### [MATERIALS PROVIDED]
────────────────────
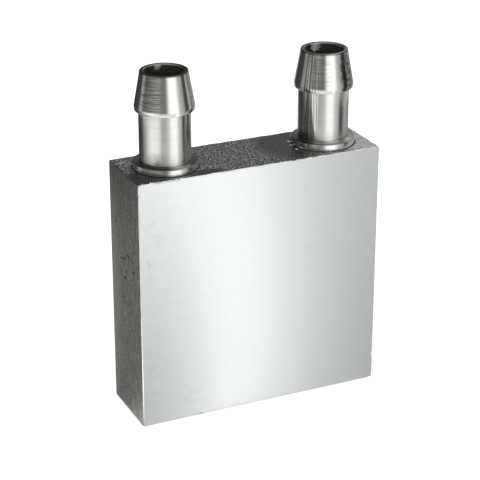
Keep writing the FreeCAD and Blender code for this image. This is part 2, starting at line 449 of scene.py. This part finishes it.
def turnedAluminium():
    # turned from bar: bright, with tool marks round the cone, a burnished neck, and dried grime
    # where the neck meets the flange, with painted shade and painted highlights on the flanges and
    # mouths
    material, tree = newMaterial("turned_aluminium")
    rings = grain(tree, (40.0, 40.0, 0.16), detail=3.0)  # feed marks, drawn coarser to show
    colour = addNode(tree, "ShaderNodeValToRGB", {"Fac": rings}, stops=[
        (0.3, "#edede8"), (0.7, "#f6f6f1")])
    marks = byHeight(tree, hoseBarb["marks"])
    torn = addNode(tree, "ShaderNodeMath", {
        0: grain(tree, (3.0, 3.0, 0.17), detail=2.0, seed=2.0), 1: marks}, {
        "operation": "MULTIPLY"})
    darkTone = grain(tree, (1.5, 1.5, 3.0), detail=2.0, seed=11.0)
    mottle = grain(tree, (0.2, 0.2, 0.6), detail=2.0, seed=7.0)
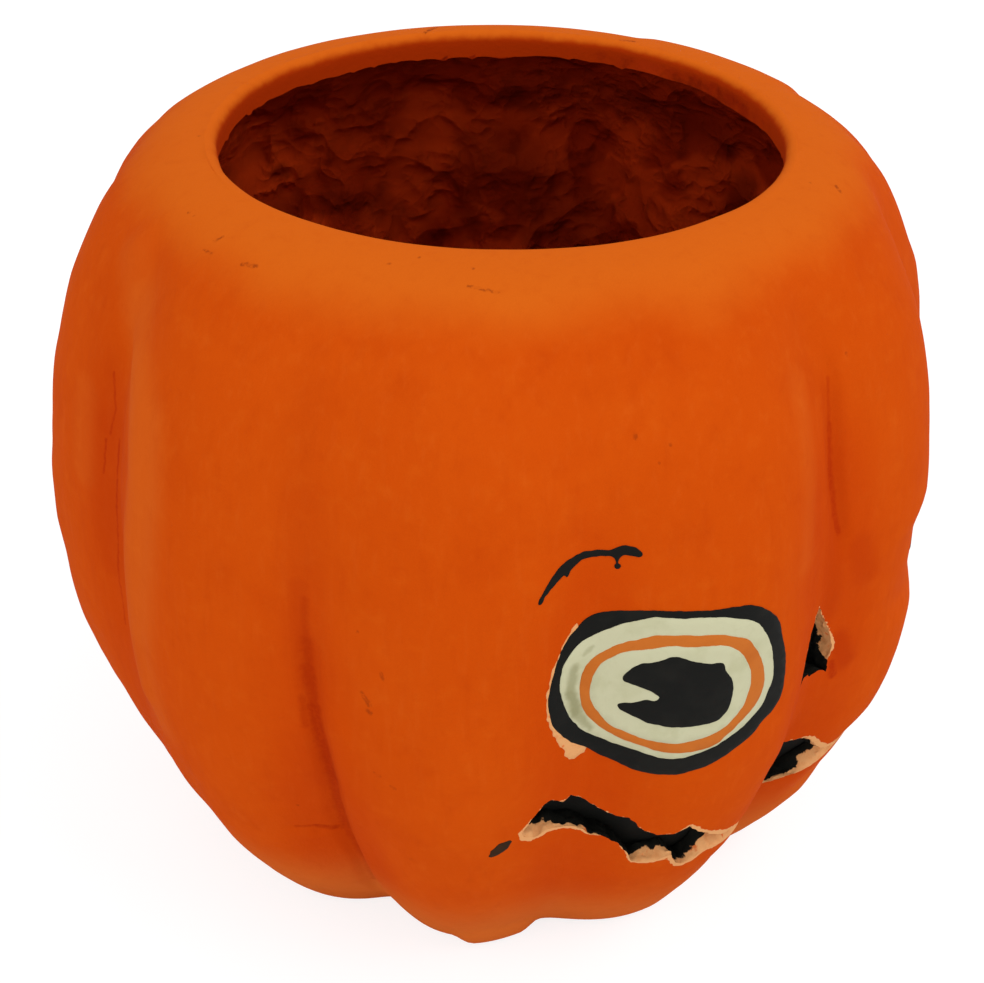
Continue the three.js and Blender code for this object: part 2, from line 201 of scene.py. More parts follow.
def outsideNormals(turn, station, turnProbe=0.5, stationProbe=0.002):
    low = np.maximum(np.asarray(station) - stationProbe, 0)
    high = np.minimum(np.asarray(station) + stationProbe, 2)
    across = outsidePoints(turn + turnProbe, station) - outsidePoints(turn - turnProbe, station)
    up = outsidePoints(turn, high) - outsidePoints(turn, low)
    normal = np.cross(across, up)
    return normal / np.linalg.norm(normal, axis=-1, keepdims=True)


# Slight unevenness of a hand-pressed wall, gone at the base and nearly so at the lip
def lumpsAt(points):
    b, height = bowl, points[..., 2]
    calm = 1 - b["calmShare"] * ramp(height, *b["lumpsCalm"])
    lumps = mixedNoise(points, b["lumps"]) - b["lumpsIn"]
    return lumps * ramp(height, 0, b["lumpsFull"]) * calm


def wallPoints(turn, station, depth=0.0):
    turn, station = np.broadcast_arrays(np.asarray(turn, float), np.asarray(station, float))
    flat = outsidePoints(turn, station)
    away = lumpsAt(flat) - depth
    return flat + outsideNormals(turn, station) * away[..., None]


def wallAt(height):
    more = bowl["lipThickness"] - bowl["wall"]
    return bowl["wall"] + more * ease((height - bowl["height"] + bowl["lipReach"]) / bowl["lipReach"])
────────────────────
Above are the records; please copy exactly their first line and each line after it through the line containing "mottle = grain(tree, (0.2, 0.2, 0.6), detail=2.0, seed=7.0)", and no line after that.

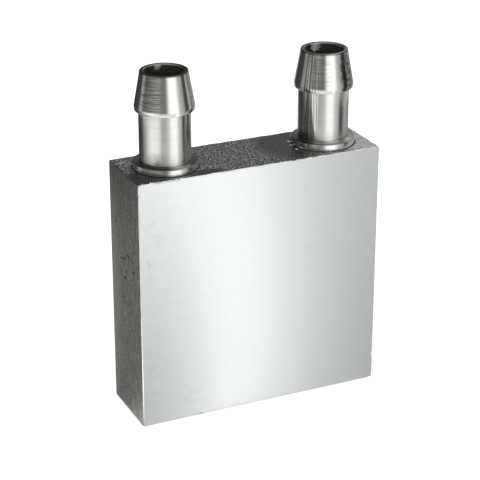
Keep writing the FreeCAD and Blender code for this image. This is part 2, starting at line 449 of scene.py. This part finishes it.
def turnedAluminium():
    # turned from bar: bright, with tool marks round the cone, a burnished neck, and dried grime
    # where the neck meets the flange, with painted shade and painted highlights on the flanges and
    # mouths
    material, tree = newMaterial("turned_aluminium")
    rings = grain(tree, (40.0, 40.0, 0.16), detail=3.0)  # feed marks, drawn coarser to show
    colour = addNode(tree, "ShaderNodeValToRGB", {"Fac": rings}, stops=[
        (0.3, "#edede8"), (0.7, "#f6f6f1")])
    marks = byHeight(tree, hoseBarb["marks"])
    torn = addNode(tree, "ShaderNodeMath", {
        0: grain(tree, (3.0, 3.0, 0.17), detail=2.0, seed=2.0), 1: marks}, {
        "operation": "MULTIPLY"})
    darkTone = grain(tree, (1.5, 1.5, 3.0), detail=2.0, seed=11.0)
    mottle = grain(tree, (0.2, 0.2, 0.6), detail=2.0, seed=7.0)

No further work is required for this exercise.